There may be several ghosts, but the owners have documented at least two, a man and a young girl.  When the present owners took over the mansion in 1998, one of the staff repeatedly saw a man standing by the window of room 11.  He may have been one of the "colored" servants who worked as a personal servant to the gentleman of the house in the early 20th century.  This man died when he fell asleep while drinking liquor and smoking cigars.  You can guess what happened when he dropped the cigar.  He is particularly fond of women and will show himself to attractive female guests.  He also likes to hide things like keys and cell phones in the microwave.  The second ghost is that of a young girl who drowned in a pond nearby.  She has been seen, barefoot, in a white shift, looking for her mother.  She likes to bounce on the bed and sometimes touches people on the ankle or foot.

I was a late addition to the ghost hunting trip, so I stayed at another property owned by the same people, called the Creole Gardens.  The Creole Gardens, located on Prytania, has a bit of a checkered past when compared to the Castle Inn.  The Bed and Breakfast consists of two 1840s era mansion, with attached slave quarters.   One of the mansions was the home of Benjamin Palmer, a famous 19th century minister. The other mansion next door served as a bordello and has been redecorated along a bordello theme; and I stayed in one of the prostitute's rooms.   
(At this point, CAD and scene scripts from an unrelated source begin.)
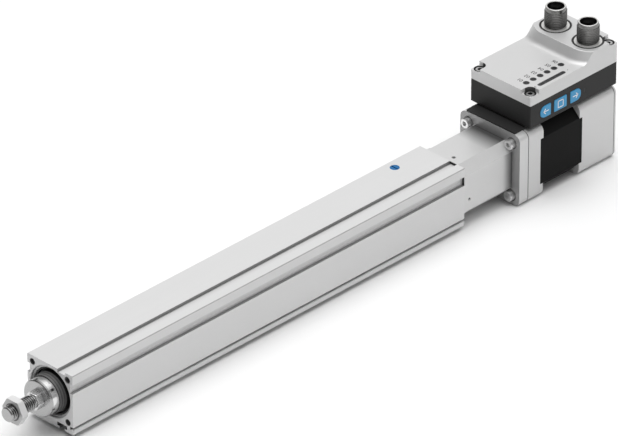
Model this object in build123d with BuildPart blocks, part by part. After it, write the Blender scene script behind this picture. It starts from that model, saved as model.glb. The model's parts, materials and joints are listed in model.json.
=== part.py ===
from build123d import *
import os
from math import cos, radians, sin, sqrt

os.makedirs("parts", exist_ok=True)

# Electric cylinder, size 32, with a stepper motor and a drive box on the motor.
# X runs along the axis from the profile's front face towards the motor, Z is up.
# The keys are on the -Y side. All sizes are in millimetres.

# Clearances and fits
fit_gap = 0.02
running_gap = 0.05
free_gap = 0.3

# Profile
stroke = 200.0
profile_extra = 80.4
profile_length = stroke + profile_extra
profile_half_width = 16.0
profile_foot = 18.45
profile_edge_radius = 0.4
bore_radius = 13.2
mouth_step = 0.9
mouth_radius = bore_radius + mouth_step
mouth_depth = 10.0
mouth_chamfer = 0.3
corner_hole_pitch = 24.8
corner_hole_radius = 1.65
corner_hole_depth = 14.0
slot_centre = -8.1
slot_width = 5.2
slot_depth = 1.7
side_slot_centre = 8.1
foot_slot_mouth = 3.7
foot_slot_inner = 6.9
foot_slot_lip = 1.2
foot_slot_depth = 3.3
groove_low = -15.4
groove_high = -14.2
groove_depth = 1.9
keyway_width = 3.0
keyway_depth = 0.8
plug_setback = 24.6
plug_x = profile_length - plug_setback
plug_y = 10.1
plug_radius = 2.6
plug_length = 2.4
plug_slot_width = 0.7
plug_slot_depth = 0.7

# Bearing cap, bush and wiper
cap_front = 1.2
cap_step_depth = 0.7
cap_step_radius = 13.1
cap_length = 26.8
wiper_seat_radius = 12.1
wiper_seat_depth = 4.8
bush_outer_radius = 11.5
bush_length = 20.0
wiper_lip_reach = 4.4
wiper_lip_radius = 11.4
wiper_lip_tip = 0.35
wiper_body_length = 2.5

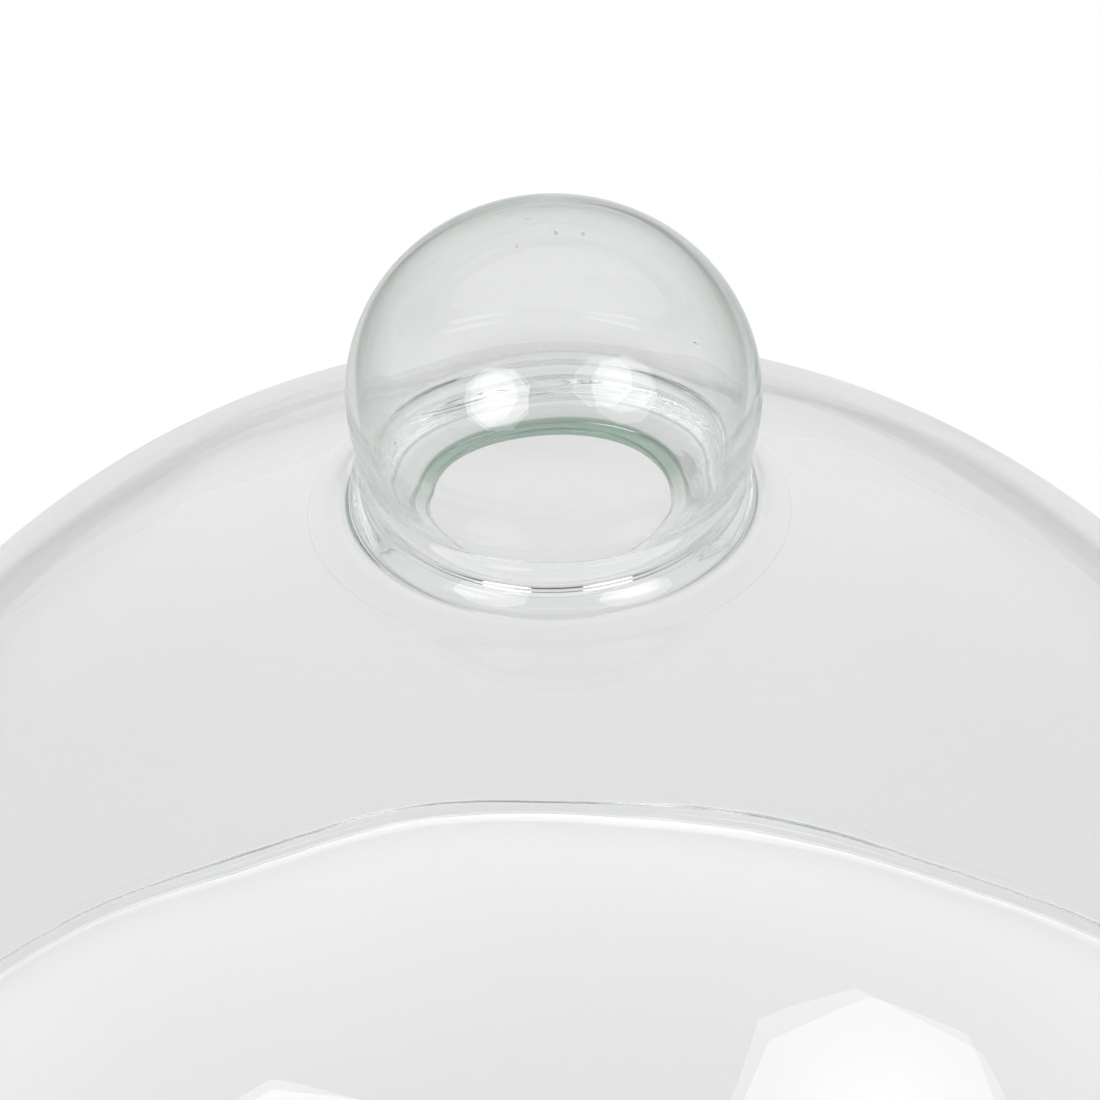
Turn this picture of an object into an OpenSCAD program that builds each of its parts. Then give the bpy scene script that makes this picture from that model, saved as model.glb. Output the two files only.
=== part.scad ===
// Hand-blown clear glass bell jar dome (display cloche) with a hollow ball knob.
// Millimetres. +Z is up. The origin is on the dome's axis, in the plane the rim
// rests on, so the dome stands on z = 0.
//
// The bell is a straight skirt, a shoulder arc and a crown arc that meet
// tangentially. A thick collar of glass closes the crown and flares up to the
// waist, where the hollow ball sits. The collar's round throat joins the inside
// of the ball to the inside of the bell. Every piece is a half section, drawn
// with x as the distance from the axis and y as the height, and then revolved.

/* [Bell] */
// Outside diameter of the glass skirt
outer_d = 285; // [240:1:330]
// Height of the straight skirt, from the resting plane to the start of the shoulder
skirt_h = 28; // [15:1:60]
// Thickness of the blown wall
wall = 3.2; // [2.6:0.1:4.5]
// Shoulder arc radius as a share of the bell's outside radius
shoulder_k = 0.968; // [0.92:0.004:0.984]
// Crown arc radius as a share of the bell's outside radius
crown_k = 1.067; // [1.03:0.001:1.15]

/* [Rim] */
// Height of the fire-polished rim, from the resting plane to its seam with the skirt
rim_h = 7; // [6:0.5:10]
// Radius of the rounded bead along the rim
bead_r = 2.0; // [1.8:0.1:2.4]
// How far the bead is ground flat where it rests
land_cut = 0.1; // [0.05:0.01:0.2]

/* [Neck collar] */
// Height of the waist above the top of the crown arc
neck_rise = 5.3; // [4:0.1:8]
// Radius of the round throat between the bell and the ball
throat_r = 18.5; // [14:0.5:19]
// Height of the lip round the throat, above the underside of the crown
lip_h = 1.4; // [1.2:0.1:2]
// Rounding of the lip's upper edge
lip_round = 0.5; // [0.3:0.1:0.5]
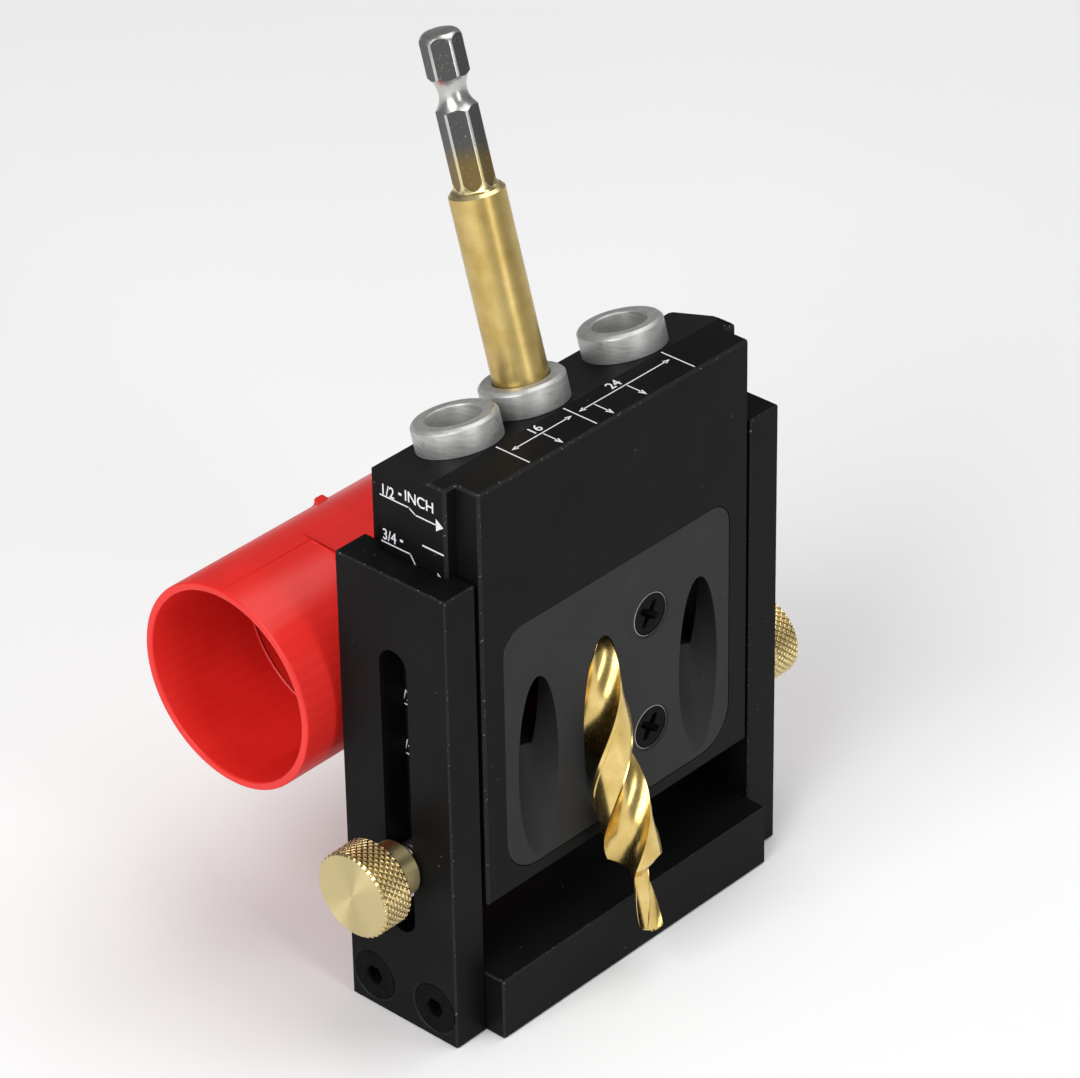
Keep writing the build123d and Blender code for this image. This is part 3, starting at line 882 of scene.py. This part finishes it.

I spent the mornings sitting in the atrium garden, in the center of the complex, chatting with the owner.  She is currently restoring the interior of the main mansion, and allowed me to walk around, and admire the fine woodwork and construction.  I understand that it may be haunted as well, but I do not have any details.  Although the two bed and breakfasts are some distance apart, the St. Charles Avenue streetcar line links the two together.